As you can see, the vines were laden, and we picked a gallon and a half before we returned to her place for a lunch that had been billed as no-fuss chicken sandwiches but somehow got transmogrified into a five course luncheon:  roasted chicken, grits, fresh heirloom tomato and basil salad (both picked to order from her garden),  chard/raisin/pinenut stirfry, and a cucumber/yogurt raita-like dish.  And then an apple crisp for dessert.   Gasp.



I was going to call the grits “polenta” to make them sound sophisticated, but they were really buttered grits, and i wolfed them.  Besides, in the trendy culinary world, grits are the new polenta.

So what to do with a gallon and a half of fresh blackberries?  Well, this morning i went out to Casa Guadalupe and picked up some apples, Mexican limes, Pasillas, and Jalapeños so that tomorrow Mark can come over and watch/help while i turn ’em into jelly.  He’d mentioned a while back wanting to pitch in, and i’ve been looking forward to it.

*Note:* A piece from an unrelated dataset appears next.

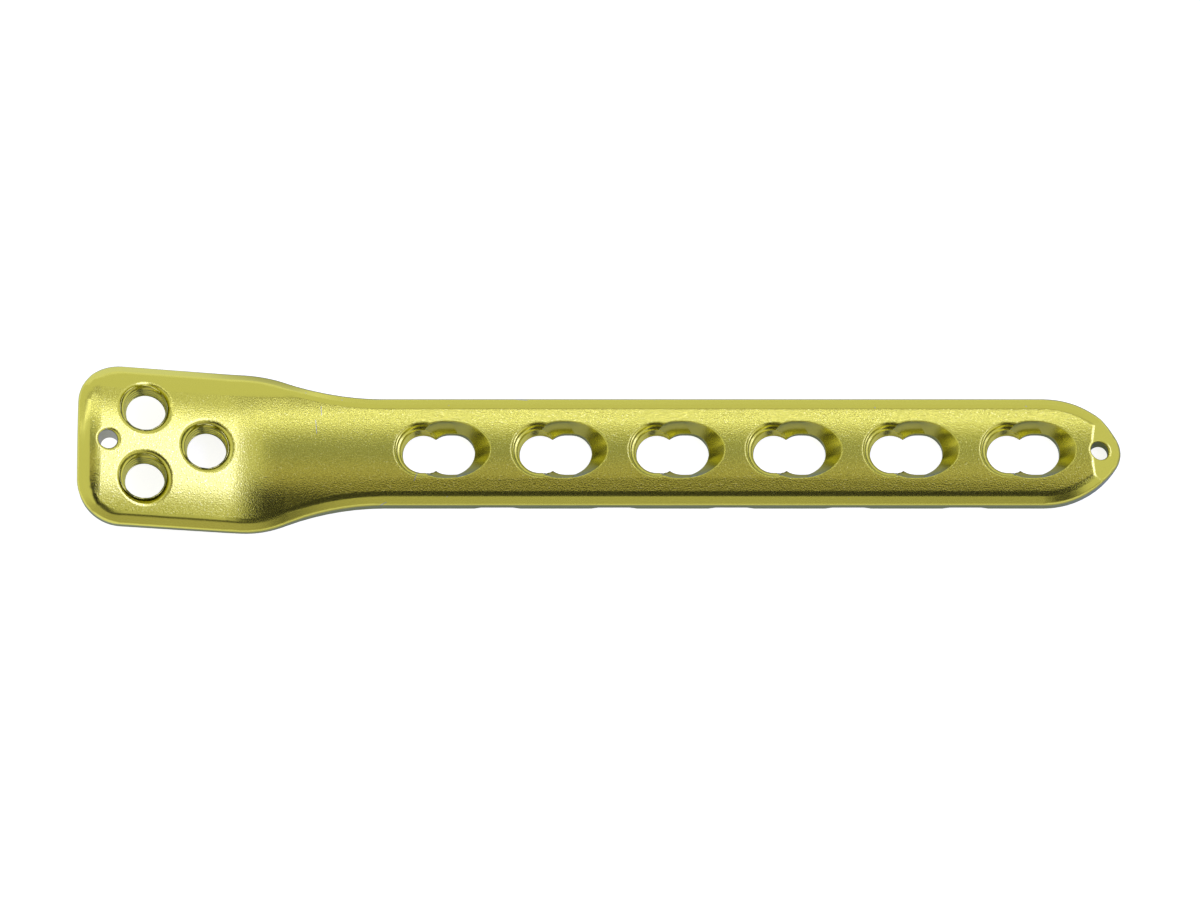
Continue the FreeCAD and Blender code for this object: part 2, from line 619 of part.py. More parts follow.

And I already figured out the name of it:  WSRCBBPJAKL (Wild Santa Rosa Creek Blackberry Pasilla Jalapeño Key Lime Jelly).  Yes, for the close readers, the “A” in that abbreviated name is for the apple that gets ground up into all the jams and jellies.  No tame blackberries in this thing, and yes, i’m calling ’em “Key” limes because the great majority of the supposedly “Key” limes sold in this country are actually Mexican limes and they’re both Citrus aurantifolia.